Lunar Outpost leads the Lunar Dawn team and is collaborating with industry leaders General Motors, The Goodyear Tire & Rubber Company, Leidos, and MDA Space to develop the human-rated Eagle LTV. The team brings together deep spaceflight heritage from the Apollo program and the International Space Station, global automotive expertise, and proven lunar robotics. Their rover emphasizes human-first design, safety, and reliability, with critical components like batteries and tires already significantly derisked. It features autonomous navigation and remote operations capabilities, allowing it to function independently when uncrewed and extending its utility for science, logistics, and infrastructure development.

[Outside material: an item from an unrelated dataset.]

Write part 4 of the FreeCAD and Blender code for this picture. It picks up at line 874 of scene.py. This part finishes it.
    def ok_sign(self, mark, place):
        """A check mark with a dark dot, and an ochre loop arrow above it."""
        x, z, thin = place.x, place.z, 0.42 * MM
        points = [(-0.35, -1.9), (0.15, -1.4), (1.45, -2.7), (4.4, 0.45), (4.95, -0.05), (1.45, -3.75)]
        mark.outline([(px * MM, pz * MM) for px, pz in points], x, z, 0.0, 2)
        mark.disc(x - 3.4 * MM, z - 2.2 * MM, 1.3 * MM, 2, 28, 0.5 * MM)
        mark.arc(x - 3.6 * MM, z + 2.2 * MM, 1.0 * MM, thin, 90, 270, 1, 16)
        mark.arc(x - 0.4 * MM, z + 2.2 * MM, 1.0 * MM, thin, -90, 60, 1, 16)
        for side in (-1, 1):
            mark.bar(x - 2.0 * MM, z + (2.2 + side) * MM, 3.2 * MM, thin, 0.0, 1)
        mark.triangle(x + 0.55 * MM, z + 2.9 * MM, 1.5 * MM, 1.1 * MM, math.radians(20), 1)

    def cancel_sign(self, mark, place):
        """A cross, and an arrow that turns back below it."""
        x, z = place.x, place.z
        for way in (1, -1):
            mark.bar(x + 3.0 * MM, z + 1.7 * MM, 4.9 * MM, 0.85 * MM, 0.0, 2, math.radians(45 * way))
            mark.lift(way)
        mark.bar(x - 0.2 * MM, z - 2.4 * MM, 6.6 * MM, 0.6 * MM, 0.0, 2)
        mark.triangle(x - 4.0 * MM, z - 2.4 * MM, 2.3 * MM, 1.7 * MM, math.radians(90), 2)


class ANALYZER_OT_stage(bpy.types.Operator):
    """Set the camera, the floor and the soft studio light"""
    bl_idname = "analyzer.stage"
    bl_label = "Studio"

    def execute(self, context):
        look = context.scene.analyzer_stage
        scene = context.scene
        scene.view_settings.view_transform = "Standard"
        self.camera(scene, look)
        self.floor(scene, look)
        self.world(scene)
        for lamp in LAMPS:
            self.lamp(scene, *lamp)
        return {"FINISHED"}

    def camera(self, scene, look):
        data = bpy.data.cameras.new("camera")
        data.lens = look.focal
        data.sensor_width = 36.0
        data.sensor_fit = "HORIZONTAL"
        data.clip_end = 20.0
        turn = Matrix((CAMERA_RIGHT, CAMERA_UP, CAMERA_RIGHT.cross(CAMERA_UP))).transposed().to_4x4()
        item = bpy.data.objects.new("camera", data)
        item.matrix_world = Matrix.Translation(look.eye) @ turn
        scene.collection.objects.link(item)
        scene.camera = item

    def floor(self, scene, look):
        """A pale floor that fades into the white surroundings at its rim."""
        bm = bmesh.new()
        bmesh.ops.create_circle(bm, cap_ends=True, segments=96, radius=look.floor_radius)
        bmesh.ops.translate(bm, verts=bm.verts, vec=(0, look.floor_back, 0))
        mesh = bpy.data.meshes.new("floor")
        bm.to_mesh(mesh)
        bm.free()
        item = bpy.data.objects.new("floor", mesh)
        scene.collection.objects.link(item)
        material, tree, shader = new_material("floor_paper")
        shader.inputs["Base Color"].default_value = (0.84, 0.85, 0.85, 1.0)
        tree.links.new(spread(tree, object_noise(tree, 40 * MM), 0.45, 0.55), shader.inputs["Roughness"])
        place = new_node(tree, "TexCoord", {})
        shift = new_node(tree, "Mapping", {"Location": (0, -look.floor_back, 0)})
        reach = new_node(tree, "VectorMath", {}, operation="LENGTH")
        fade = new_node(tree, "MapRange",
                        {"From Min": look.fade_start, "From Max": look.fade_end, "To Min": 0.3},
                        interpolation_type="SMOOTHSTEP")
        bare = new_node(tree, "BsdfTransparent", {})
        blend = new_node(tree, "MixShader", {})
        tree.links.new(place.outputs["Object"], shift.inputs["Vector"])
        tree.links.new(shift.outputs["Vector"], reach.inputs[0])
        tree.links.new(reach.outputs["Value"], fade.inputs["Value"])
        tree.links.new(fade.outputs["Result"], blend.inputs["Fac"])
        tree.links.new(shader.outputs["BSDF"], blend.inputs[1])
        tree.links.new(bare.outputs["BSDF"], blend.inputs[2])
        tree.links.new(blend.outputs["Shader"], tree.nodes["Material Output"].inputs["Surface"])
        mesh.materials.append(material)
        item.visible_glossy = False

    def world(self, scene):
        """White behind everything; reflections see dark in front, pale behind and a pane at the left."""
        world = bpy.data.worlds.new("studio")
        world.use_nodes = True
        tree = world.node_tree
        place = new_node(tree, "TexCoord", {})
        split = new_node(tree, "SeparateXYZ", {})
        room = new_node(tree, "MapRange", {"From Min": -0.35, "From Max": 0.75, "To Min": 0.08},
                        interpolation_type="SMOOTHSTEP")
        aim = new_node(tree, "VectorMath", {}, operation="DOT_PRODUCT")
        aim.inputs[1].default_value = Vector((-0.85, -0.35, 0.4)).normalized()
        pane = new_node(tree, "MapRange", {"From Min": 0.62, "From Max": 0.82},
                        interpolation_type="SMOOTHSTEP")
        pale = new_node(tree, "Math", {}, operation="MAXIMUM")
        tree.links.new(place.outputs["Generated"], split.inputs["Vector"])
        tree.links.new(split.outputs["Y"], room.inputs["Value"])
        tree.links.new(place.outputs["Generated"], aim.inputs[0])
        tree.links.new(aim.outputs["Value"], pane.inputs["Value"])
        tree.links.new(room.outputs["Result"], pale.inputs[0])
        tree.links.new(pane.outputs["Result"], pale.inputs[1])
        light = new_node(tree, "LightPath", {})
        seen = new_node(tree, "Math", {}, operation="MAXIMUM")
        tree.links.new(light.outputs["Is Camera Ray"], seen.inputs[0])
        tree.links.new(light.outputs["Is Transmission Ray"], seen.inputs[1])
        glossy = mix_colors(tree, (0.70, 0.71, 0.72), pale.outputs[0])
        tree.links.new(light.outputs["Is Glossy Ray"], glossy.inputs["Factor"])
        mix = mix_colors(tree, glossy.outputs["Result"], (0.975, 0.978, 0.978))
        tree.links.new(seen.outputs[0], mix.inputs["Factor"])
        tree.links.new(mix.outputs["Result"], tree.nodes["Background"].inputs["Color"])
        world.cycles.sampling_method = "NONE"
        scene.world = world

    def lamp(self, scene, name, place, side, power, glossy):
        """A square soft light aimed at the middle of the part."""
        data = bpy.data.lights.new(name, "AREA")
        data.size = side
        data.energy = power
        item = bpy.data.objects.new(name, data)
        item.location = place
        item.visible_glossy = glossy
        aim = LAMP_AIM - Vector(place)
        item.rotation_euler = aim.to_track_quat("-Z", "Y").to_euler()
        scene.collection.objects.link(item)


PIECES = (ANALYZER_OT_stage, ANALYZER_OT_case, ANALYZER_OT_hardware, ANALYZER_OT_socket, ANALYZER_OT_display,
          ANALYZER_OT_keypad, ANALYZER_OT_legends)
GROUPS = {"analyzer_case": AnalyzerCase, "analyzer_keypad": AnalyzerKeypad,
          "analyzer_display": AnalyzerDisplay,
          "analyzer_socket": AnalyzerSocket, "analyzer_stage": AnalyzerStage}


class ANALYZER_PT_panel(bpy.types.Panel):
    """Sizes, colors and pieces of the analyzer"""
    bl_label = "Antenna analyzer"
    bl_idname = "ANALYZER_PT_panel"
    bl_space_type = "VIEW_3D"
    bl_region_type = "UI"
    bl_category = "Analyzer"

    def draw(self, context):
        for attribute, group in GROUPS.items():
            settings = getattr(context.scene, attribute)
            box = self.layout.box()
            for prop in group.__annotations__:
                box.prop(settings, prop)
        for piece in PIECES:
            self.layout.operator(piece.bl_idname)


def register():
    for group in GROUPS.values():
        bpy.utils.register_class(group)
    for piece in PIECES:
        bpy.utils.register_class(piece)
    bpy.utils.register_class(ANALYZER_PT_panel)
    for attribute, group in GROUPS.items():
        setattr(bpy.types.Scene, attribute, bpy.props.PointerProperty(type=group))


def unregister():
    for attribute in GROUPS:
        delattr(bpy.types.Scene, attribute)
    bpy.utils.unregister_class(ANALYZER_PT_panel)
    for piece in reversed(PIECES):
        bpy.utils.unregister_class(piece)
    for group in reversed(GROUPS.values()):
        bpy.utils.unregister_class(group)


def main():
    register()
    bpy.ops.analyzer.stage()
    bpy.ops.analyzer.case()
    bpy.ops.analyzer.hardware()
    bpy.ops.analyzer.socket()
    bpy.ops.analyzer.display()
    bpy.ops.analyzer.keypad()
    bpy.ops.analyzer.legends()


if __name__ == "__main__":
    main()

Beyond NASA missions, the Eagle LTV is designed for commercial use during non-Artemis periods, supporting payload delivery, surface mobility services, and lunar infrastructure deployment for customers. This dual-use model aligns with NASA’s strategy to leverage commercial innovation to enhance lunar mobility and broaden access to the Moon.

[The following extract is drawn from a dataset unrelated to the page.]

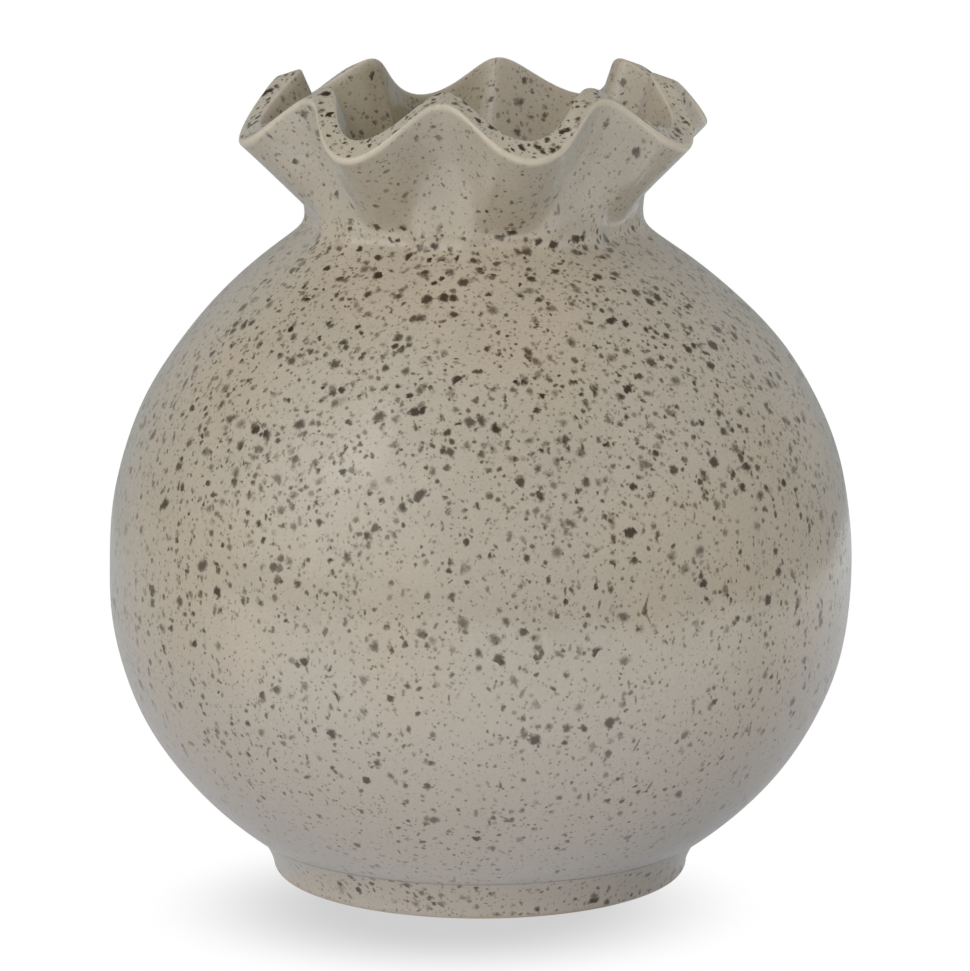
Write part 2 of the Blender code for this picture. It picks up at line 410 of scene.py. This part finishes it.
# ------------------------------------------------------------------ globe body
def make_globe():
    azimuth = ring(AROUND)
    # rows lie a little closer together towards the two seams
    share = np.linspace(0, 1, GLOBE_OUTER_ROWS)
    share = mix(share, 0.5 - 0.5 * np.cos(np.pi * share), 0.35)
    outer_z = np.repeat(mix(CREASE_Z, NECK_Z, share)[:, None], AROUND, 1)
    outer = np.stack([outside(outer_z, azimuth), outer_z], -1)
    # the inner wall ends where it meets the neck's bore and the foot's rebate
    bore = SPIGOT_R + SLIP
    tries = np.linspace(CREASE_Z - 6, NECK_Z + 3, 4000)
    inner_radius = globe_inner(tries)[0]
    low = tries[(inner_radius > REBATE_R) & (tries < WAIST_Z)][0]
    high = tries[(inner_radius > bore) & (tries > WAIST_Z)][-1]
    inner = np.stack(globe_inner(np.linspace(high, low, GLOBE_INNER_ROWS)), -1)
    rest = spread([(bore, NECK_Z), *inner, (REBATE_R, CREASE_Z)])
    radius, z = radius_and_z(np.concatenate([outer, rest]))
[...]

The development of the Eagle LTV is a critical component of NASA’s Artemis program, which aims to establish a sustainable human presence on the Moon and prepare for future missions to Mars. By combining human-rated safety systems, autonomous functionality, and a flexible architecture, Lunar Outpost’s LTV is positioned to be a cornerstone of long-term lunar exploration and a key enabler of humanity’s next steps into deep space.

== Canary ==
The environmental sensor Space Canary was developed for NASA's Gateway to detect harmful lunar dust and protect astronauts and equipment. The company is offering the rebranded Canary-S (Solar) as a ground-based air quality monitor that detects, analyzes, and reports on pollutants including methane, CO_{2}, CO, and others. Canary-S can be used for monitoring forest fire emissions, urban air pollution, and industrial leaks, providing real-time data on particulate matter. It is used by the oil and gas industry, the US Forest Service, and in urban applications.